FINRA has also proposed rules for funding portals and broker-dealers that participate in crowdfund offerings.

Conclusion

The Proposed Rules reflect an attempt by the SEC to strike a balance between facilitating capital formation and making crowdfunding accessible to smaller issuers and smaller investors, and protecting investors from fraud.  The Proposed Rules impose substantial requirements on issuers and intermediaries to maintain this balance.
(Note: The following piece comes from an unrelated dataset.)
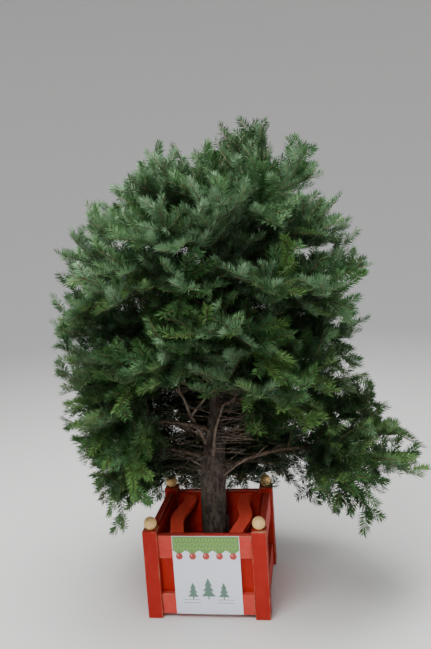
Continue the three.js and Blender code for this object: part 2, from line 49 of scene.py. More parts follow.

Crowdfunding presents new opportunities and new concomitant regulations on participants in crowdfunding transactions.  However, despite the best intentions of lawmakers to create the perfect balance between facilitating capital raising and protecting investors, concerns exist.  Among other things, there are concerns about the high rate of failure of new ventures, the inability of small investors to properly diversify their investments and the lack of oversight over the small businesses of the issuers, making it fertile ground for fraud. 

Please contact the undersigned or your regular Warshaw Burstein attorney to discuss any questions you may have about crowdfunding, in particular, on the issuer side, whether it is a viable option for you and your business, and on the investor side, whether it makes sense for you or your company to invest in a crowdfunding opportunity.  These are issues you should begin thinking about at this time.  As mentioned earlier, the crowdfunding exemption may not be relied on until the Proposed Rules are adopted, and the comment period continues to February 3, 2014.

[1] The Proposed Rules are available at http://www.sec.gov/rules/proposed/2013/33-9470.pdf

[2] The calculation of a natural person's net worth would exclude the value of the primary residence of such person.  These amounts are subject to adjustment for inflation at least every five years.

[3] The Proposed Rules apply the disqualification to the issuer, any director, officer or 20%  beneficial owner of the issuer, any promoter connected with the issuer at the time of sale, any person paid for solicitation of purchasers in connection with sales of securities ("Compensated  Solicitor") and any director or officer of such Compensated Solicitor.